-- start of Provided material --

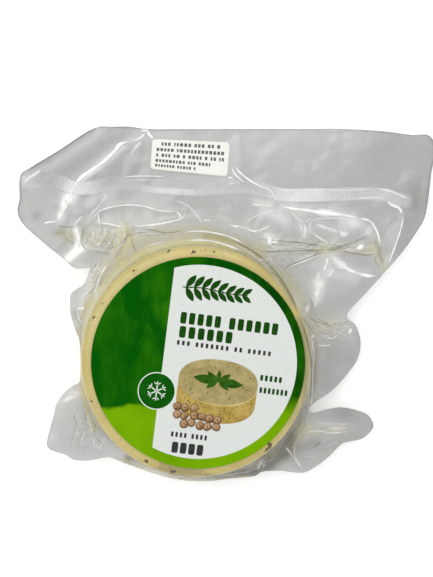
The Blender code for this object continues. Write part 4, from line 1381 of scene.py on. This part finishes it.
def fold_material():
    """A crease's painted highlight in white, and its painted shade in a dark olive of the cheese's
    colour.
    """
    material, nodes, links, shader = new_material("crease_highlight_and_shade")
    olive_shade = attribute(nodes, "olive_shade")
    # Painted highlight in white, painted shade in dark olive
    links.new(blended(nodes, links, olive_shade, (0.97, 0.97, 0.95), (0.24, 0.225, 0.12)),
              shader.inputs["Base Color"])
    links.new(arithmetic(nodes, links, "MULTIPLY", attribute(nodes, "fade"), 0.9, clamp=True),
              shader.inputs["Alpha"])
    vector = coordinates(nodes, links)
    links.new(mapped(nodes, links, noise_value(nodes, links, vector, 300.0), 0.3, 0.7, 0.08, 0.25),
              shader.inputs["Roughness"])
    shader.inputs["Specular IOR Level"].default_value = 0.9
    return material


def seal_material():
    # Painted glints: white where the glint attribute is strong, clear elsewhere
    material, nodes, links, shader = new_material("weld_painted_glints")
    vector = coordinates(nodes, links)
    cloud = noise_value(nodes, links, vector, 90.0)
    links.new(blended(nodes, links, cloud, (0.80, 0.81, 0.80), (0.98, 0.98, 0.97)),
              shader.inputs["Base Color"])
    links.new(arithmetic(nodes, links, "MULTIPLY", attribute(nodes, "glint"), 1.1, clamp=True),
              shader.inputs["Alpha"])
    shader.inputs["Roughness"].default_value = 0.22
    shader.inputs["Specular IOR Level"].default_value = 0.8
    return material


def cheese_material():
    """Moist cream-yellow cheese with faint marbling and fine pores."""
    material, nodes, links, shader = new_material("fresh_cheese")
    vector = coordinates(nodes, links)
    broad = noise_value(nodes, links, vector, 45.0, 4.0)
    fine = noise_value(nodes, links, vector, 700.0, 3.0)
    tone = mapped(nodes, links, broad, 0.3, 0.7, 0.0, 1.0)
    body = blended(nodes, links, tone, (0.500, 0.402, 0.118), (0.605, 0.498, 0.176))
    grain = mapped(nodes, links, fine, 0.55, 0.75, 0.0, 0.35)
    links.new(blended(nodes, links, grain, body, (0.38, 0.28, 0.085)), shader.inputs["Base Color"])
    links.new(mapped(nodes, links, broad, 0.3, 0.7, 0.28, 0.45), shader.inputs["Roughness"])
    add_bump(nodes, links, shader, fine, 0.25, 0.0004)
    shader.inputs["Subsurface Weight"].default_value = 0.12
    shader.inputs["Subsurface Radius"].default_value = (0.006, 0.004, 0.0015)
    shader.inputs["Subsurface Scale"].default_value = 0.4
    shader.inputs["Coat Weight"].default_value = 0.35
    shader.inputs["Coat Roughness"].default_value = 0.12
    return material


def fleck_material():
    material, nodes, links, shader = new_material("dried_herbs")
    hue = attribute(nodes, "hue")
    dark = blended(nodes, links, hue, (0.035, 0.040, 0.012), (0.20, 0.13, 0.045))
    vector = coordinates(nodes, links)
    mottled = noise_value(nodes, links, vector, 2500.0)
    links.new(blended(nodes, links, mapped(nodes, links, mottled, 0.4, 0.7, 0.0, 0.5), dark,
                      (0.10, 0.10, 0.04)), shader.inputs["Base Color"])
    shader.inputs["Roughness"].default_value = 0.5
    return material


def paper_base(name, first, second, shine=0.3, scale=900.0, roughness=0.45):
    """Printed paper whose ink varies a little with the fibres under it."""
    material, nodes, links, shader = new_material(name)
    vector = coordinates(nodes, links)
    fibre = noise_value(nodes, links, vector, scale, 4.0)
    links.new(blended(nodes, links, mapped(nodes, links, fibre, 0.35, 0.65, 0.0, 1.0), first, second),
              shader.inputs["Base Color"])
    links.new(mapped(nodes, links, fibre, 0.3, 0.7, roughness - 0.06, roughness + 0.06),
              shader.inputs["Roughness"])
    add_bump(nodes, links, shader, fibre, 0.06, 0.0002)
    shader.inputs["Specular IOR Level"].default_value = shine
    return material


def field_material():
    """The label's ground: mottled dark green above, lime below a soft hill line."""
    material, nodes, links, shader = new_material("label_ground")
    vector = coordinates(nodes, links, turn=-LABEL_TURN)
    parts = nodes.new("ShaderNodeSeparateXYZ")
    links.new(vector, parts.inputs[0])
    hill = nodes.new("ShaderNodeFloatCurve")
    curve = hill.mapping.curves[0]
    curve.points[0].location = (0.0, HILL_ENDS[0])
    curve.points[1].location = (1.0, HILL_ENDS[1])
    for place in HILL_LINE:
        curve.points.new(*place)
    hill.mapping.update()
    across = mapped(nodes, links, parts.outputs["X"], -0.045, 0.045, 0.0, 1.0)
    links.new(across, hill.inputs["Value"])
    line = mapped(nodes, links, hill.outputs["Value"], 0.0, 1.0, -0.030, -0.005)
    rough_edge = mapped(nodes, links, noise_value(nodes, links, vector, 180.0), 0.3, 0.7,
                        -0.0007, 0.0007)
    height = arithmetic(nodes, links, "ADD", parts.outputs["Y"], rough_edge)
    softness = mapped(nodes, links, parts.outputs["X"], 0.0, 0.040, 0.0007, 0.0040)
    over_line = arithmetic(nodes, links, "SUBTRACT", height, line)
    rise = arithmetic(nodes, links, "DIVIDE", over_line, softness)
    above = mapped(nodes, links, rise, -1.0, 1.0, 0.0, 1.0)
    streaks = coordinates(nodes, links, scale=(1.0, 0.40, 1.0), turn=-LABEL_TURN)
    cloud = noise_value(nodes, links, streaks, 90.0, 4.0, 0.6)
    reach = nodes.new("ShaderNodeVectorMath")
    reach.operation = "DISTANCE"
    reach.inputs[1].default_value = (-0.019, 0.018, LABEL_TOP * MM)
    links.new(vector, reach.inputs[0])
    patch = mapped(nodes, links, reach.outputs["Value"], 0.005, 0.022, 1.0, 0.34)
    mottling = arithmetic(nodes, links, "MULTIPLY",
                          mapped(nodes, links, cloud, 0.42, 0.66, 0.0, 1.0), patch)
    shade_side = mapped(nodes, links, parts.outputs["X"], -0.02, 0.03, 0.0, 1.0)
    ground = blended(nodes, links, shade_side, (0.0003, 0.082, 0.0002), (0.0003, 0.043, 0.0002))
    dark = blended(nodes, links, mottling, ground, (0.030, 0.195, 0.0006))
    lime_cloud = mapped(nodes, links, noise_value(nodes, links, vector, 60.0), 0.35, 0.65, 0.0, 1.0)
    lime = blended(nodes, links, lime_cloud, (0.135, 0.325, 0.0004), (0.170, 0.375, 0.0006))
    links.new(blended(nodes, links, above, lime, dark), shader.inputs["Base Color"])
    shader.inputs["Roughness"].default_value = 0.5
    shader.inputs["Specular IOR Level"].default_value = 0.02
    return material


def pictured_side_material(name, first, second):
    material, nodes, links, shader = new_material(name)
    vector = coordinates(nodes, links)
    cloud = noise_value(nodes, links, vector, 260.0, 4.0)
    links.new(blended(nodes, links, mapped(nodes, links, cloud, 0.35, 0.65, 0.0, 1.0), first, second),
              shader.inputs["Base Color"])
    shader.inputs["Roughness"].default_value = 0.45
    shader.inputs["Specular IOR Level"].default_value = 0.05
    return material


def floor_material():
    material, nodes, links, shader = new_material("pale_floor")
    vector = coordinates(nodes, links)
    cloud = noise_value(nodes, links, vector, 6.0)
    links.new(blended(nodes, links, cloud, (0.96, 0.96, 0.96), (0.98, 0.98, 0.98)),
              shader.inputs["Base Color"])
    shader.inputs["Emission Color"].default_value = (1.0, 1.0, 1.0, 1.0)
    shader.inputs["Emission Strength"].default_value = FLOOR_GLOW
    shader.inputs["Roughness"].default_value = 0.9
    shader.inputs["Specular IOR Level"].default_value = 0.1
    return material


# Studio


def build_floor():
    ground = bmesh.new()
    bmesh.ops.create_grid(ground, x_segments=8, y_segments=8, size=FLOOR_SIZE)
    bmesh.ops.scale(ground, vec=(MM, MM, MM), verts=ground.verts[:])
    mesh = bpy.data.meshes.new("floor")
    ground.to_mesh(mesh)
    ground.free()
    mesh.materials.append(floor_material())
    floor = bpy.data.objects.new("floor", mesh)
    bpy.context.scene.collection.objects.link(floor)


def add_light(name, place, size, power):
    data = bpy.data.lights.new(name, "AREA")
    data.shape = "SQUARE"
    data.size = size
    data.energy = power
    light = bpy.data.objects.new(name, data)
    light.location = place
    light.rotation_euler = (-Vector(place)).to_track_quat("-Z", "Y").to_euler()
    bpy.context.scene.collection.objects.link(light)


def build_studio():
    scene = bpy.context.scene
    data = bpy.data.cameras.new("camera")
    data.lens = LENS
    data.sensor_width = SENSOR
    data.clip_start = 0.01
    camera = bpy.data.objects.new("camera", data)
    camera.location = tuple(value * MM for value in CAMERA_PLACE)
    camera.rotation_euler = (-CAMERA_TILT, 0.0, 0.0)
    scene.collection.objects.link(camera)
    scene.camera = camera
    world = bpy.data.worlds.new("studio")
    world.use_nodes = True
    background = world.node_tree.nodes["Background"]
    background.inputs["Color"].default_value = (1.0, 1.0, 1.0, 1.0)
    background.inputs["Strength"].default_value = SKY_STRENGTH
    scene.world = world
    scene.view_settings.view_transform = "Standard"
    for lamp in LAMPS:
        add_light(*lamp)


def main():
    build_studio()
    build_floor()
    film = build_film(film_material())
    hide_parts("bag")
    for piece in (build_folds(fold_material()), build_seal_band(seal_material())):
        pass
    puck = build_cheese(cheese_material())
    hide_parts("cheese")
    build_flecks(fleck_material())
    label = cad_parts["label"]
    label.data.materials.clear()
    label.data.materials.append(
        paper_base("label_edge", (0.002, 0.060, 0.001), (0.006, 0.085, 0.003), 0.02))
    print_piece = build_label_print([
        field_material(),
        paper_base("panel_white", (0.645, 0.672, 0.640), (0.675, 0.700, 0.668)),
        paper_base("line_white", (0.68, 0.72, 0.66), (0.74, 0.77, 0.72)),
        paper_base("heading_green", (0.005, 0.046, 0.002), (0.012, 0.068, 0.004), 0.03),
        paper_base("small_grey", (0.024, 0.028, 0.028), (0.040, 0.045, 0.044), 0.05),
        pictured_side_material("pictured_top", (0.31, 0.25, 0.095), (0.42, 0.345, 0.150)),
        pictured_side_material("pictured_side", (0.36, 0.235, 0.048), (0.49, 0.355, 0.100)),
        pictured_side_material("pictured_leaf", (0.008, 0.055, 0.001), (0.035, 0.120, 0.008)),
        pictured_side_material("pictured_speck", (0.05, 0.045, 0.015), (0.12, 0.09, 0.03)),
        pictured_side_material("pictured_bean_shade", (0.13, 0.065, 0.026), (0.22, 0.12, 0.052)),
        pictured_side_material("pictured_bean", (0.34, 0.20, 0.105), (0.50, 0.32, 0.19)),
        pictured_side_material("badge_green", (0.0004, 0.075, 0.0002), (0.003, 0.095, 0.0004)),
        pictured_side_material("pictured_side_low", (0.30, 0.185, 0.040), (0.42, 0.28, 0.075)),
        pictured_side_material("pictured_rim", (0.52, 0.40, 0.16), (0.66, 0.54, 0.26)),
    ])
    sticker = build_sticker(
        paper_base("sticker_white", (0.800, 0.805, 0.750), (0.845, 0.850, 0.800), 0.2))
    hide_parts("date_sticker")
    ink = build_sticker_print(
        paper_base("printer_ink", (0.09, 0.09, 0.09), (0.15, 0.15, 0.15), 0.1))


main()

-- end of Provided material --

**What is required:** Identify and list each line with the word "scene".

**Reply:**
The Blender code for this object continues. Write part 4, from line 1381 of scene.py on. This part finishes it.
    bpy.context.scene.collection.objects.link(floor)
    bpy.context.scene.collection.objects.link(light)
    scene = bpy.context.scene
    scene.collection.objects.link(camera)
    scene.camera = camera
    scene.world = world
    scene.view_settings.view_transform = "Standard"